É costume de todos dizer "Na minha época é que era bom", não digo isso nunca, entendo que a minha época é agora, posto que, ainda sou feliz.
Mas, filosofias à parte, vivi a minha adolescência e começo
da juventude nos atribulados anos 80, quando nasceram os sons atuais, logo após
as contestações e delírios do amor livre e a utopia da liberdade que as décadas
anteriores anunciavam, é claro que era gostoso se viver nessa época, mas era
perigoso também. O maior índice de jovens "desaparecidos" da historia
se fez registrar nessa década.
Vivíamos a liberdade, mas o medo espreitava em cada esquina,
cada passeio podia ser o último.
Liberdade era só uma expressão que o Taiguara cantava meninos
feito eu sequer sabia o que significava de fato.
Nas ruas, o policial (que tinha o curso primário) tinha uma
conduta:
Está na rua, não tem testemunha... mata e desova.
Os jovens tinham a sua conduta:
Nunca andar sozinho, andar em bandos dificultava o trabalho
da polícia e te garantia a segurança, além da companhia dos amigos.
As mães tinham o seu código e, esse era o mais poderoso de
todos:
Fazer barulho e ser a testemunha, sempre.
Quando começamos a frequentar os bailes, andávamos todos em
bando, já que, sempre fomos um bando, "o bando dos neguinhos do
Educa", assim éramos chamados nas ruas, havia vários elementos de cor
clara no grupo e mesmo assim eles se chamavam de pretos.
Os primeiros que entraram na nova onda foram o Valdevino, o
Viana e o Rogério (Japonês), que foram ao baile da Chic Show e chegaram ao lar
22 contando do som, do calor e das minas, não nessa exata ordem, a partir desse
dia, os fins de semanas mudaram radicalmente, eu o Biriba, o Dooley, o
Coquinho, o João Augusto, o Tadeu, o Lindolfo, o Breu, o Pelézinho, o Zóinho, o
José Fawstino, o Matiole e mais uma turma, passaram a frequentar as noites e as
matinês balançantes, primeiro em Pinheiros e depois a cidade de São Paulo ficou
pequena.
A essa turma, se juntaram moleques da FEBEM, moradores do São
Jorge e do Jd Peri-Peri e, é claro, alguns moradores da Rua Osvaldo Libarino de
Oliveira, nessa rua a turma se encontrava.
Quando a turma estava completa, chegávamos ao total de 60, às
vezes até mais, sempre juntos, essa era a nossa maneira de se proteger.

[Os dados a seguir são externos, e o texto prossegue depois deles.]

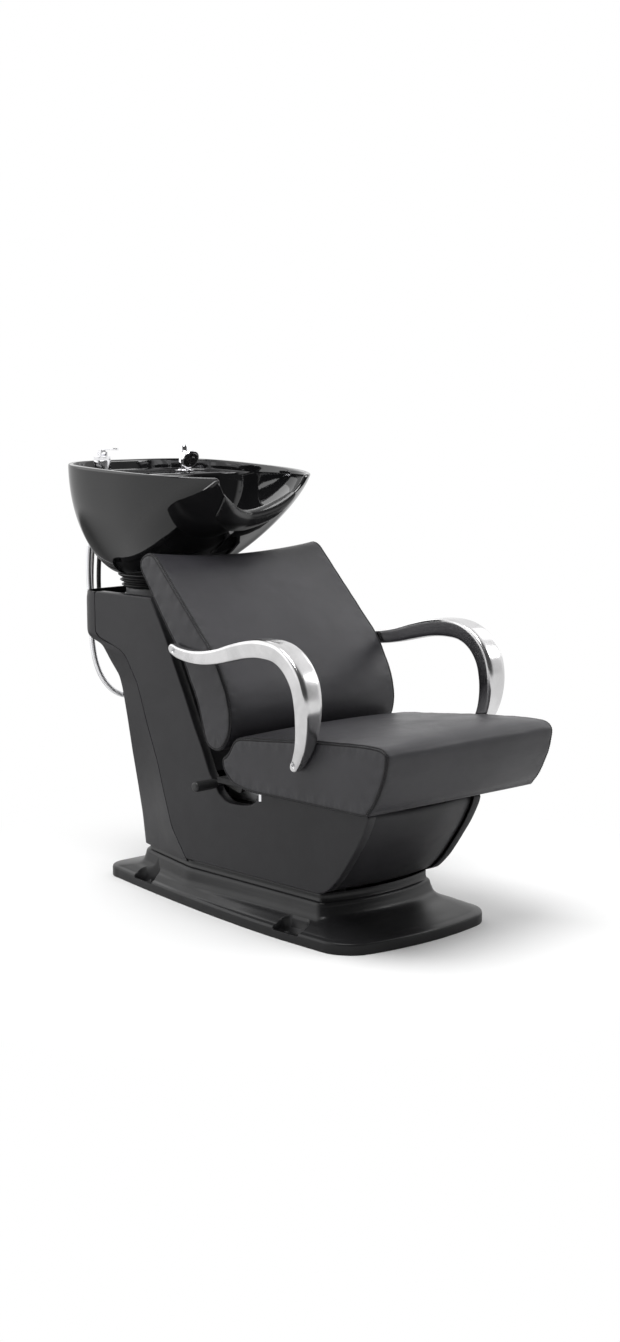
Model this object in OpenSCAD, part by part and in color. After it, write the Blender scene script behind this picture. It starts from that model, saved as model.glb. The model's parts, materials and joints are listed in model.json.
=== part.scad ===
// Salon backwash unit: sliding padded chair on a moulded stand with a tilting ceramic basin.
// The chair faces -Y, the basin is at +Y, and the floor is Z = 0.
// The origin is on the floor in the middle plane, between the front and the rear floor bolts.

/* [Stand] */
// Width of the base flange at the front
base_w = 462; // [446:2:476]
// Width of the base flange at the back
base_rear_w = 280; // [260:2:300]
// From the origin to the flange's front edge
base_front = 474; // [465:1:485]
// From the origin to the flange's back edge
base_rear = 513; // [505:1:525]
// Height of the flange's outer edge
flange_edge = 26; // [22:1:28]
// Wall of the moulded shells
shell_t = 5; // [4:0.5:6]
// Width across the outer faces of the side panels
stand_w = 348; // [340:1:356]
// Thickness of a side panel
panel_t = 22; // [18:1:24]
// Skin of a side panel, with ribs behind it
panel_skin = 5; // [4:0.5:7]
// Height of the base's top edge, under the shadow gap
neck_top = 97; // [92:1:98]
// Height of the side panels' bottom edge
panel_low = 103; // [101:1:106]
// Height of the side panels' edge below the seat
panel_seat_z = 303; // [300:1:304]
// Height of the head block's top edge
head_top = 707; // [700:1:712]
// How far the front cover bulges at its middle
front_bulge = 20; // [10:1:26]

/* [Floor fixing] */
// From the origin to the front floor bolts
bolt_front_y = 256; // [246:2:266]
// From the origin to the rear floor bolts
bolt_rear_y = 326; // [316:2:336]
// Distance between the two front bolts
bolt_front_x = 416; // [412:2:420]
// Distance between the two rear bolts
bolt_rear_x = 300; // [296:2:304]
// Hole for a floor bolt
bolt_hole_d = 13; // [10:0.5:14]
// Width of a bolt pocket in the flange
pocket_w = 84; // [70:2:88]
// Thickness of the steel base plate
plate_t = 6; // [5:0.5:8]

/* [Inner frame] */
// Side of the square uprights
upright_w = 40; // [36:1:44]
// Side of the square seat beams
beam_w = 30; // [28:1:32]
// Wall of the square tubes
tube_t = 3; // [2:0.5:4]
// Distance between the two uprights' centres
frame_gauge = 200; // [196:1:204]
// Height of the seat beams' upper face
beam_top = 258; // [256:1:260]
// Height of the plate that carries the basin yoke
yoke_z = 646; // [640:1:650]

/* [Seat slide] */
// Travel of the seat
slide_travel = 120; // [90:5:120]
// Length of a fixed rail
rail_len = 490; // [470:5:495]
// Width of a fixed rail
rail_w = 40; // [38:1:42]
// Height of a fixed rail
rail_h = 22; // [20:1:24]
// Sheet of the rails
rail_t = 2.5; // [2:0.5:3]
// Play between runner and rail on each side
rail_play = 0.4; // [0.3:0.1:0.6]
// Length of a sliding runner
runner_len = 310; // [280:5:310]

/* [Chair] */
// Width of the seat and back cushions, between the armrests
chair_w = 514; // [490:2:516]
// Crown of the seat cushion
seat_crown = 13; // [6:1:18]
// Crown of the back cushion
back_crown = 12; // [6:1:18]
// Dip of the back's top edge for the neck
neck_dip = 17; // [8:1:20]
// Thickness of the seat board
board_t = 12; // [10:1:12]
// Width of the boards under the padding
board_w = 450; // [430:2:460]
// Width of an armrest at its ends
arm_end_w = 18; // [14:1:24]
// Width of an armrest at its bend
arm_mid_w = 52; // [44:1:56]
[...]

E é claro que com tantos elementos, era difícil evitar as
brigas com outras turmas, mas o grande número também servia para evitá-las.
É sabido que, na maioria das vezes, internos não tem mãe, os
que têm estão longe delas, nunca poderíamos contar com a terceira conduta, a
menos que...
Numa noite fria, fomos pra Rua Osvaldão, eu, o Viana, o
Valdevino e o Zóinho, íamos encontrar o Betão e o Cezar e partiríamos pro
Palmeiras, encontraríamos o resto da turma lá na Lapa.
Na metade da rua, notamos que a iluminação caiu, a rua ficou
escura, mas continuamos a caminhada, quando chegamos à casa do Cézar, dois
faróis altos foram jogados em nossas caras, gelamos e ouvimos a frase temida:
_Mãos pra cabeça, aqui é os home.
Sem ter tempo ou pra onde correr, obedecemos e encostamos-nos
à parede da casa do Cézar, fomos revistados e algemados e jogados na viatura,
tudo muito rápido e silencioso, em nossas almas, sentimos que o final havia
chegado, não conseguia enxergar os amigos, mas sabia que eles pensavam como eu,
o bater da porta gelou-nos.
Depois se ouviu o abrir da porta do motorista e o ligar do
motor, clamávamos por um milagre.
De repente ouvimos uma voz conhecida:
_Moço, meu filho está aí?
Era a dona Geralda, mãe do Cézar e do Betão e ela sabia que
seus filhos estavam em casa, tornou a gritar, fazendo com que os policiais
descessem do carro:
_Minha senhora, como é o nome do seu filho? Perguntou-lhe o
policial.
_O nome dele é Roberto Carlos, continuava gritando à senhora.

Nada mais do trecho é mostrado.